Преимущества прагматической и герменевтической точек зрения неоспоримы. Ориентация на результаты работы сознания сменяется ориентацией на объективации, осуществляемые в действиях и языке. Фиксация на познавательной функции сознания и на изобразительной функции языка, на зрительной метафоре "зеркала природы" отвергается в пользу программы выявления оправданных мнений (warranted assertion? - A.P.), которая после Виттгенштейна и Остина развёртывается по всей широте иллокутивных сил (eloquence - красноречие - A.P.), т.е. распространяется на всё, что может быть сказано, а не только на содержательную сторону речевой констатации фактов. "Сказать, как с чем-либо обстоят дела", тем самым становится особым случаем по отношению к общему: "сказать что-либо".

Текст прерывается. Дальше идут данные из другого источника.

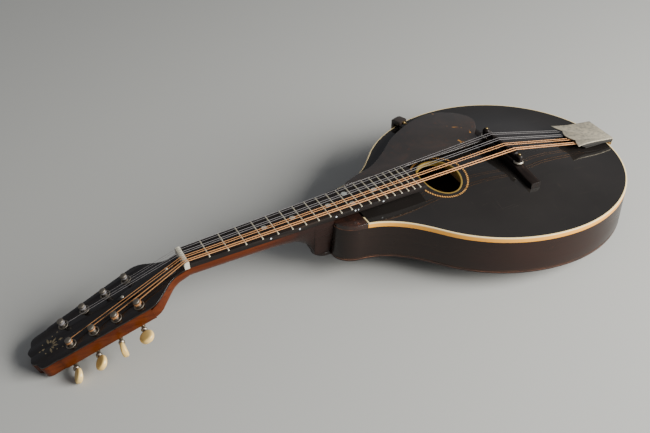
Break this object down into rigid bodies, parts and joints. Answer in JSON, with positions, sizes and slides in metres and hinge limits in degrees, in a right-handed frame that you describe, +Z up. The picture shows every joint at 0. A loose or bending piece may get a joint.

Но совместимы ли эти воззрения только с их интерпретацией в прагматизме и герменевтической философии, что ведёт к отказу от притязаний философского мышления на разумность, а вместе с тем и к расставанию с самой философией, или же они характеризуют новую парадигму, которая, хотя и приходит на смену развёртывающейся в философии сознания умственной языковой игре, однако не лишает силы усвоенные и выверенные в ходе самокритики способы обоснования, используемые в этой философии? За неимением убедительных и, главное, простых аргументов, я не могу прямо ответить на этот вопрос и потому ещё раз прибегну в своём изложении к повествовательной форме. ...

(далее он говорит о прощании с философией в трёх формах, терапевтической (Виттгенштейн), героической (Хайдеггер) и сальваторической)


Юрген Хабермас. "Философия как "местоблюститель" и "интерпретатор"". В "Моральное сознание и коммуникативное действие". Из-во "Наука": СПб, 2006, стр 19-21.